→ **PROVIDED MATERIAL**:
########################################

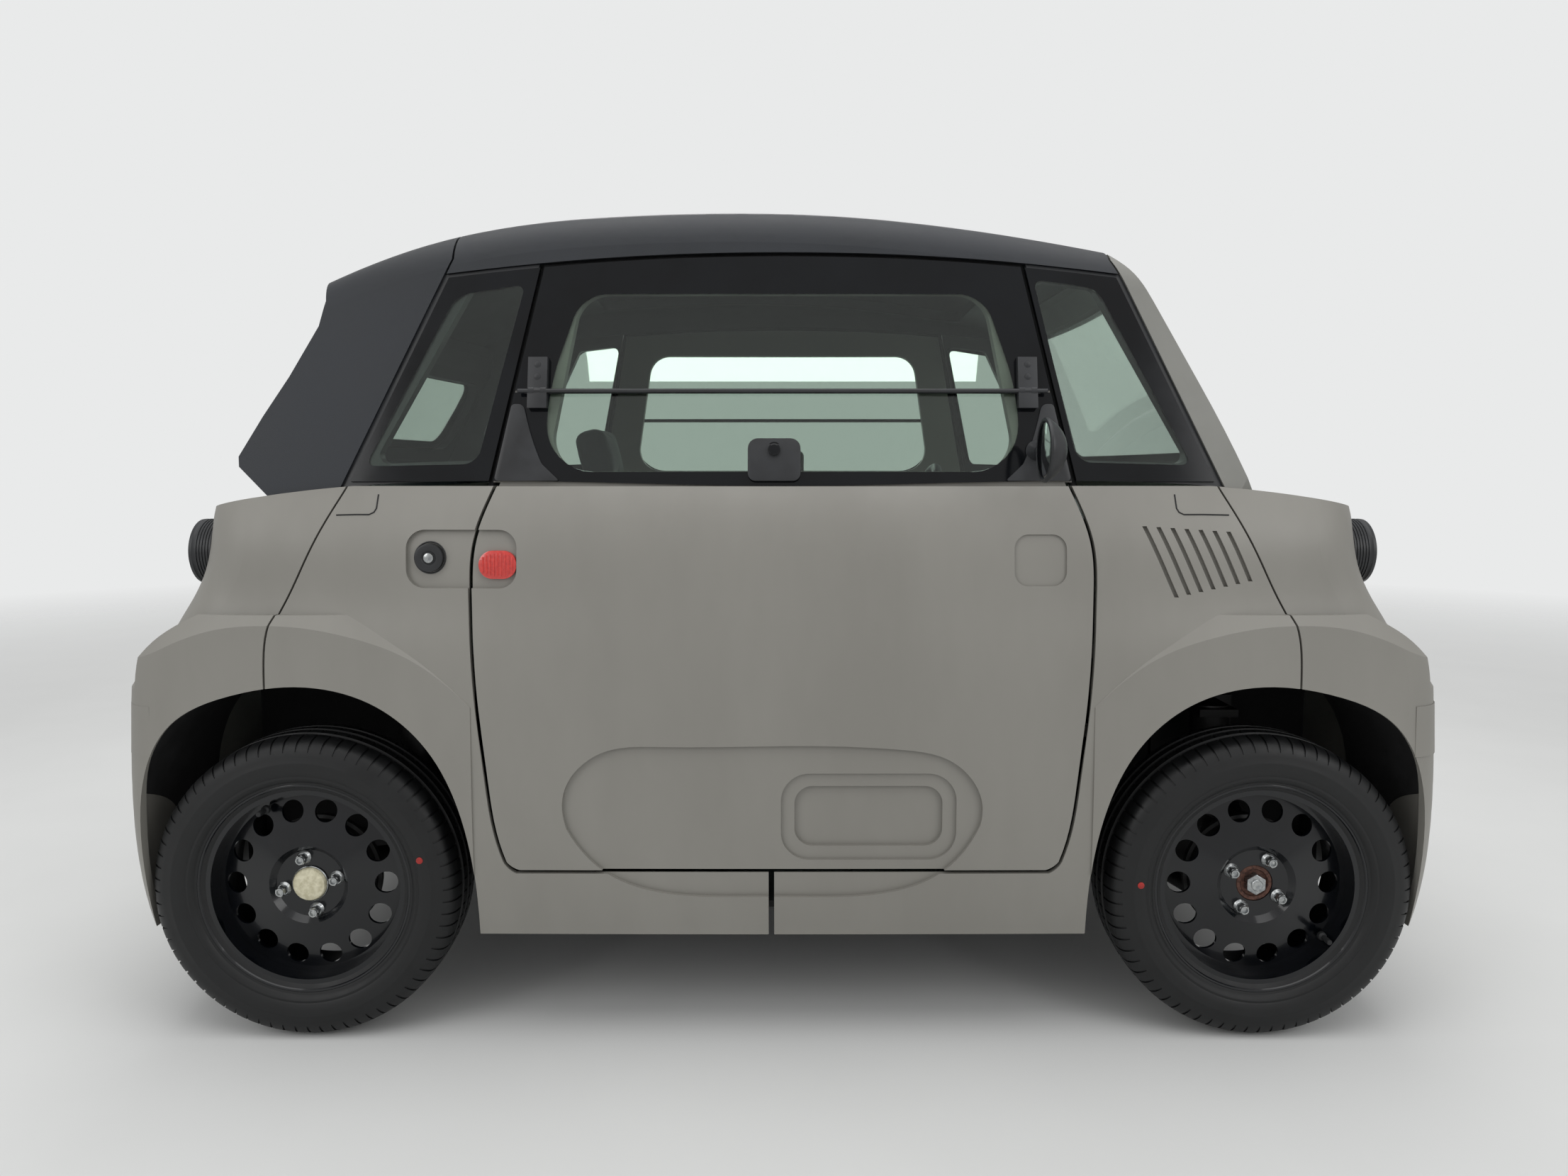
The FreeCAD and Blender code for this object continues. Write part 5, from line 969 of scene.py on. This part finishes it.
def mirror_fittings():
    """Glass, rim and foot of the mirrors."""
    head = Matrix.Translation(MIRROR_HEAD) @ facing((-1, 0, 0))
    spun_pair("mirror_glass", MIRROR_FACE, 48, head, "mirror", "door_")
    spun_pair("mirror_rim", MIRROR_RIM, 48, head, "trim", "door_", closed=True)
    spun_pair("mirror_foot", MIRROR_FOOT, 32, on_window(*MIRROR_FOOT_PLACE), "trim", "door_")


def box_outline(ends, levels):
    """Corners of an upright rectangle, from the lower one at the first end."""
    return [(ends[0], levels[0]), (ends[1], levels[0]), (ends[1], levels[1]), (ends[0], levels[1])]


def side_reflector():
    """Oval reflector with upright ribs."""
    oval = plate(box_outline(REFLECTOR_ENDS, REFLECTOR_LEVELS), [REFLECTOR_RADIUS] * 4, REFLECTOR_DEPTH, 2.5)
    for step in range(REFLECTOR_RIBS):
        across = REFLECTOR_FIRST + REFLECTOR_PITCH * step
        half = RIB_TALL * math.sqrt(1 - ((across - REFLECTOR_MIDDLE) / RIB_ROUND_HALF) ** 2)
        levels = (REFLECTOR_HEIGHT - half, REFLECTOR_HEIGHT + half)
        rib = box_outline((across - RIB_HALF, across + RIB_HALF), levels)
        join_into(oval, plate(rib, [1] * 4, REFLECTOR_DEPTH + RIB_OUT, 0.5))
    pair("side_reflector", draped(oval, "door_panel_right"), "reflector", "door_")


def lid_lines():
    """Fine lines of the lids in the fenders."""
    for end, near, far in LID_ENDS:
        turn = math.copysign(LID_CORNER, far - near)
        places = (near, near, near, near + turn * 0.3, near + turn, (near + far) / 2, far)
        line = [(x * MM, side_hit("fender_%s_right" % end, x * MM, z * MM) - LID_SUNK, z * MM)
                for x, z in zip(places, LID_LEVELS)]
        pair(end + "_lid_line", tube(line, LID_LINE), "seal", "body")


def opener_fittings():
    """Ring, dish and core of the door openers."""
    turns = [2 * math.pi * i / 48 for i in range(48)]
    ring = [(OPENER_ALONG + OPENER_RADIUS * math.cos(t), OPENER_HEIGHT + OPENER_RADIUS * math.sin(t))
            for t in turns]
    line = [(x, side_hit("fender_rear_right", x, z) - OPENER_SUNK, z) for x, z in ring]
    pair("opener_ring", tube(line, OPENER_LINE, closed=True), "trim", "body")
    face = side_hit("door_openers", OPENER_ALONG, OPENER_HEIGHT)
    button = Matrix.Translation((OPENER_ALONG, face, OPENER_HEIGHT))
    spun_pair("opener_face", OPENER_DISH, 48, button, "trim", "body")
    spun_pair("opener_core", OPENER_CORE, 40, button, "zinc", "body")


class MICROCAR_OT_fittings(bpy.types.Operator):
    """Adds window trim, latches, hinges, mirrors, reflectors, lid lines, openers and seals"""
    bl_idname = "microcar.fittings"
    bl_label = "Door fittings"

    def execute(self, context):
        window_fittings()
        flap_fittings()
        mirror_fittings()
        side_reflector()
        lid_lines()
        opener_fittings()
        return {"FINISHED"}


# Seats

CLOTH_PRESSURE, CLOTH_FRAMES = 4, 20
SWELL_LIMIT = 24 * MM
CUSHION_ROUNDING = 26 * MM
MESH_SIZE, QUICK_MESH_SIZE = 6 * MM, 12 * MM


def swollen(made):
    """Lets cloth under pressure crown a stuffed piece, moving no point farther than the limit."""
    scene = bpy.context.scene
    rest = [vert.co.copy() for vert in made.data.vertices]
    cloth = made.modifiers.new("stuffing", "CLOTH")
    cloth.settings.use_pressure = True
    cloth.settings.uniform_pressure_force = CLOTH_PRESSURE
    cloth.settings.effector_weights.gravity = 0
    for step in range(1, CLOTH_FRAMES + 1):
        scene.frame_set(step)
    applied(made)
    scene.frame_set(1)
    for vert, start in zip(made.data.vertices, rest):
        moved = vert.co - start
        if moved.length > SWELL_LIMIT:
            vert.co = start + moved.normalized() * SWELL_LIMIT


def stuffed(name, size_mm, matrix, node, shrink=14):
    """Cushion from a rounded block, crowned by cloth pressure, in place of its plain solid."""
    bm = bmesh.new()
    bmesh.ops.create_cube(bm, size=1)
    bmesh.ops.scale(bm, verts=bm.verts, vec=[(side - shrink) * MM for side in size_mm])
    bmesh.ops.bevel(bm, geom=bm.edges[:], offset=CUSHION_ROUNDING, segments=5, profile=0.5, affect="EDGES")
    made = placed(name, mesh_of(name, bm))
    even = made.modifiers.new("even", "REMESH")
    even.mode = "VOXEL"
    even.voxel_size = MESH_SIZE
    applied(made)
    swollen(made)
    made.data.transform(matrix)
    for face in made.data.polygons:
        face.use_smooth = True
    made.data.materials.clear()
    made.data.materials.append(finish_of["cloth"])
    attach(made, "body")
    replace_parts(made, node)
    return made


PIPING_RADIUS = 1.5 * MM
LOOP_STEPS = 96
LOOP_SQUARENESS = 0.35


def seam_on(made, points):
    """Piping along points drawn near a cushion, drawn in to its surface."""
    bm = bmesh.new()
    bm.from_mesh(made.data)
    tree = BVHTree.FromBMesh(bm)
    bm.free()
    line = [tree.find_nearest(Vector(point))[0] for point in points]
    return tube(line, PIPING_RADIUS, closed=True, sides=8)


def loop(matrix, along, wide, at):
    """Rounded loop in the local XY plane at a height, as points in metres."""
    points = []
    for i in range(LOOP_STEPS):
        t = 2 * math.pi * i / LOOP_STEPS
        c, s = math.cos(t), math.sin(t)
        x = along / 2 * math.copysign(abs(c) ** LOOP_SQUARENESS, c)
        y = wide / 2 * math.copysign(abs(s) ** LOOP_SQUARENESS, s)
        points.append(matrix @ Vector((x * MM, y * MM, at * MM)))
    return points


# The seats, in millimetres: where each cushion's middle lies, the sizes of the stuffed pieces, and the loops
# of piping as (length, width, height above the middle).
SEAT_PLACES = (("driver", -150, 285), ("passenger", -225, -285))
CUSHION_HEIGHT = 440
CUSHION_SIZE, BACK_SIZE, HEADREST_SIZE = (430, 400, 120), (90, 400, 520), (90, 230, 144)
CUSHION_LOOPS = ((400, 372, 44), (300, 220, 70))
BACK_LOOPS = ((480, 372, 34), (380, 220, 60))
BACK_BEHIND, BACK_UP, HEADREST_UP = 170, 300, 648
BACK_LEAN = 14
HEADREST_SHRINK = 12
PLINTH_SIZE, PLINTH_HEIGHT, PLINTH_ROUNDING = (350, 320, 118), 321.5, 8


def shifted(x, y, z):
    """Moves by millimetres."""
    return Matrix.Translation(Vector((x, y, z)) * MM)


class MICROCAR_OT_seats(bpy.types.Operator):
    """Makes both seats: stuffed cushions, backs and headrests with piping, on moulded plinths"""
    bl_idname = "microcar.seats"
    bl_label = "Seats"

    def execute(self, context):
        for name, along, across in SEAT_PLACES:
            node = "seat_" + name
            flat = shifted(along, across, CUSHION_HEIGHT)
            hinge = (shifted(along - BACK_BEHIND, across, CUSHION_HEIGHT)
                     @ Matrix.Rotation(-math.radians(BACK_LEAN), 4, "Y"))
            back_place = hinge @ shifted(0, 0, BACK_UP)
            cushion = stuffed("seat_cushion_" + name, CUSHION_SIZE, flat, node)
            back = stuffed("seat_back_" + name, BACK_SIZE, back_place, node)
            stuffed("headrest_" + name, HEADREST_SIZE, hinge @ shifted(0, 0, HEADREST_UP), node, HEADREST_SHRINK)
            upright = back_place @ Matrix.Rotation(math.pi / 2, 4, "Y")
            piping = bmesh.new()
            for made, place, loops in ((cushion, flat, CUSHION_LOOPS), (back, upright, BACK_LOOPS)):
                for size in loops:
                    join_into(piping, seam_on(made, loop(place, *size)))
            piece("seat_piping_" + name, piping, "seal", "body")
            plinth = bmesh.new()
            bmesh.ops.create_cube(plinth, size=1)
            bmesh.ops.scale(plinth, verts=plinth.verts, vec=Vector(PLINTH_SIZE) * MM)
            bmesh.ops.translate(plinth, verts=plinth.verts, vec=Vector((along, across, PLINTH_HEIGHT)) * MM)
            bmesh.ops.bevel(plinth, geom=plinth.edges[:], offset=PLINTH_ROUNDING * MM, segments=3, profile=0.5,
                            affect="EDGES")
            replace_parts(piece("seat_plinth_" + name, plinth, "cabin", "body"), node)
        return {"FINISHED"}


class MICROCAR_OT_panels(bpy.types.Operator):
    """Gives every part its moulded, painted or cast finish"""
    bl_idname = "microcar.panels"
    bl_label = "Part finishes"

    def execute(self, context):
        make_finishes()
        for name, node in frame["nodes"].items():
            node.data.materials.clear()
            node.data.materials.append(finish_for(name))
        return {"FINISHED"}


# Stage

FLOOR_RADIUS, FLOOR_DROP = 30, 0.001
FLOOR_CLOUD_MM = 400
FLOOR_ROUGHNESS = 0.75
FADE_SPAN = {"From Min": 3.5, "From Max": 9.0}
STUDIO_LIGHT = 0.62
SENSOR_WIDTH = 36
CAMERA_SHIFT = (0.0009, -0.0206)
# Square lamps as (name, place, aim, size, watts), in metres.
LAMPS = (("overhead", (0, -0.6, 4.2), (0, 0, 0.6), 4.5, 95),
         ("front_fill", (3.4, -3.4, 2.6), (0, 0, 0.8), 2.2, 38),
         ("rear_fill", (-3.4, -3.4, 2.6), (0, 0, 0.8), 2.2, 38),
         ("far_fill", (0, 4.2, 2.8), (0, 0, 0.8), 2.6, 45))


def floor_finish():
    """Pale matt floor that fades into the backdrop far from the car."""
    material, tree, shader, place = new_material("pale_sealed_floor")
    mixed = add(tree, "ShaderNodeMix", {6: opaque(linear("#dadbda")), 7: opaque(linear("#d3d4d3"))},
                {0: noise(tree, place, FLOOR_CLOUD_MM, 5)}, data_type="RGBA")
    tree.links.new(mixed.outputs[2], shader.inputs["Base Color"])
    shader.inputs["Roughness"].default_value = FLOOR_ROUGHNESS
    far = add(tree, "ShaderNodeVectorMath", None, {0: place}, operation="LENGTH")
    fade = add(tree, "ShaderNodeMapRange", FADE_SPAN, {"Value": far.outputs["Value"]})
    clear = add(tree, "ShaderNodeBsdfTransparent")
    end_in_mix(tree, "Material Output", fade.outputs["Result"], shader.outputs["BSDF"], clear.outputs["BSDF"])
    return material


def studio_world():
    """Even white light, with a plain pale backdrop where the camera or the glass looks out."""
    world = bpy.data.worlds.new("studio")
    world.use_nodes = True
    tree = world.node_tree
    light = tree.nodes["Background"]
    light.inputs["Color"].default_value = (1, 1, 1, 1)
    light.inputs["Strength"].default_value = STUDIO_LIGHT
    seen = add(tree, "ShaderNodeBackground", {"Color": opaque(linear("#e9eaea")), "Strength": 1.0})
    ray = add(tree, "ShaderNodeLightPath")
    either = add(tree, "ShaderNodeMath", None, {0: ray.outputs["Is Camera Ray"],
                                                1: ray.outputs["Is Transmission Ray"]}, operation="MAXIMUM")
    end_in_mix(tree, "World Output", either.outputs[0], light.outputs["Background"], seen.outputs["Background"])
    return world


class MICROCAR_OT_stage(bpy.types.Operator):
    """Sets the floor, the soft light and the camera"""
    bl_idname = "microcar.stage"
    bl_label = "Stage"

    def execute(self, context):
        scene = context.scene
        own = scene.microcar_stage
        floor = bmesh.new()
        bmesh.ops.create_circle(floor, cap_ends=True, segments=96, radius=FLOOR_RADIUS)
        ground = placed("floor", mesh_of("floor", floor))
        ground.location.z = -FLOOR_DROP
        ground.data.materials.append(floor_finish())
        scene.world = studio_world()
        for name, place, aim, size, watts in LAMPS:
            lamp = bpy.data.lights.new(name, "AREA")
            lamp.shape = "SQUARE"
            lamp.size = size
            lamp.energy = watts
            shown = placed(name, lamp)
            shown.location = place
            shown.rotation_euler = (Vector(aim) - Vector(place)).to_track_quat("-Z", "Y").to_euler()
        camera = bpy.data.cameras.new("camera")
        camera.lens = own.lens
        camera.sensor_width = SENSOR_WIDTH
        camera.shift_x, camera.shift_y = CAMERA_SHIFT
        eye = placed("camera", camera)
        eye.location = (0, -own.eye_back, own.eye_height)
        eye.rotation_euler = (math.pi / 2 - own.dip, 0, 0)
        scene.camera = eye
        scene.view_settings.view_transform = "Standard"
        return {"FINISHED"}


class MICROCAR_PT_panel(bpy.types.Panel):
    """Lists the pieces of the car"""
    bl_idname = "MICROCAR_PT_panel"
    bl_label = "Microcar"
    bl_space_type = "VIEW_3D"
    bl_region_type = "UI"
    bl_category = "Microcar"

    def draw(self, context):
        for operator in OPERATORS:
            self.layout.operator(operator.bl_idname)


OPERATORS = (MICROCAR_OT_panels, MICROCAR_OT_windows, MICROCAR_OT_tyres, MICROCAR_OT_wheels,
             MICROCAR_OT_lamps, MICROCAR_OT_fittings, MICROCAR_OT_seats, MICROCAR_OT_stage)
GROUPS = {"microcar_finishes": MicrocarFinishes, "microcar_sizes": MicrocarSizes,
          "microcar_stage": MicrocarStage}


def register():
    for group in GROUPS.values():
        bpy.utils.register_class(group)
    for operator in OPERATORS:
        bpy.utils.register_class(operator)
    bpy.utils.register_class(MICROCAR_PT_panel)
    for name, group in GROUPS.items():
        setattr(bpy.types.Scene, name, PointerProperty(type=group))


def unregister():
    for name in GROUPS:
        delattr(bpy.types.Scene, name)
    for made in (MICROCAR_PT_panel, *reversed(OPERATORS), *GROUPS.values()):
        bpy.utils.unregister_class(made)


def main():
    register()
    for operator in OPERATORS:
        family, name = operator.bl_idname.split(".")
        getattr(getattr(bpy.ops, family), name)()


if __name__ == "__main__":
    main()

########################################

→ **EXERCISE**: Return exactly, please, the lines of the material from the first one down to and including the line where "levels[1]), (ends[0], levels[1])]" appears.

→ **SOLUTION TO THIS TASK**:
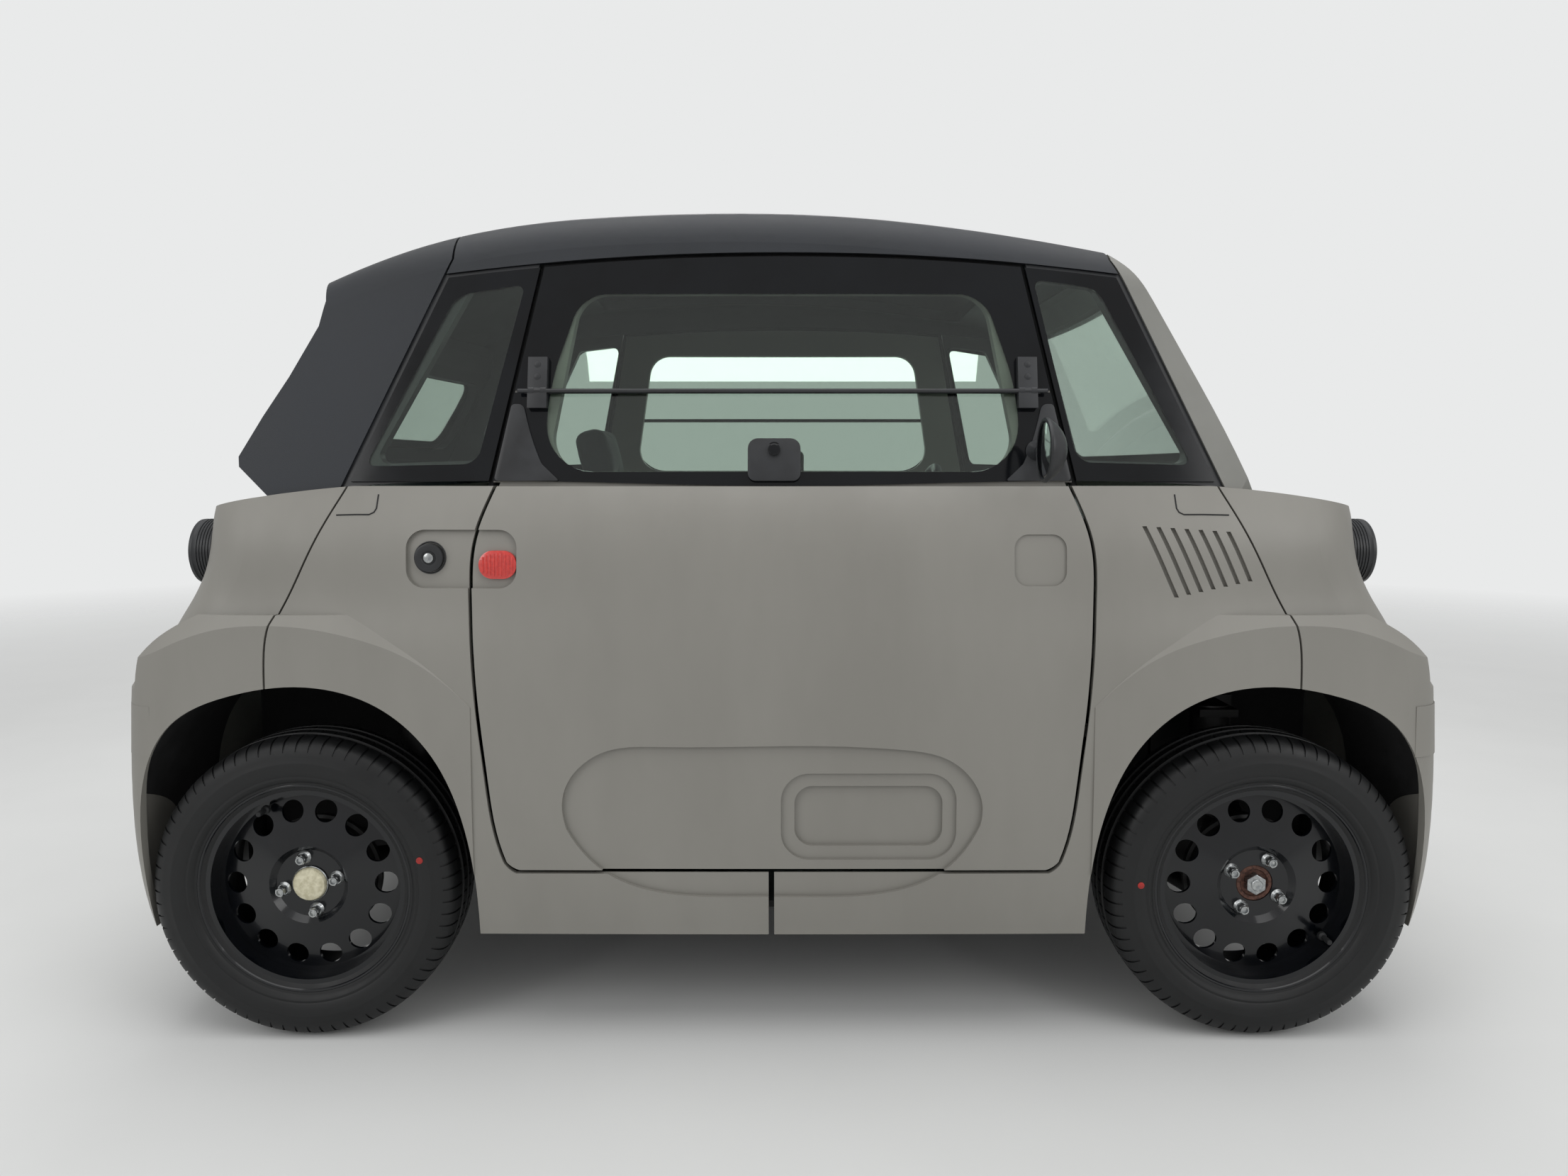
The FreeCAD and Blender code for this object continues. Write part 5, from line 969 of scene.py on. This part finishes it.
def mirror_fittings():
    """Glass, rim and foot of the mirrors."""
    head = Matrix.Translation(MIRROR_HEAD) @ facing((-1, 0, 0))
    spun_pair("mirror_glass", MIRROR_FACE, 48, head, "mirror", "door_")
    spun_pair("mirror_rim", MIRROR_RIM, 48, head, "trim", "door_", closed=True)
    spun_pair("mirror_foot", MIRROR_FOOT, 32, on_window(*MIRROR_FOOT_PLACE), "trim", "door_")


def box_outline(ends, levels):
    """Corners of an upright rectangle, from the lower one at the first end."""
    return [(ends[0], levels[0]), (ends[1], levels[0]), (ends[1], levels[1]), (ends[0], levels[1])]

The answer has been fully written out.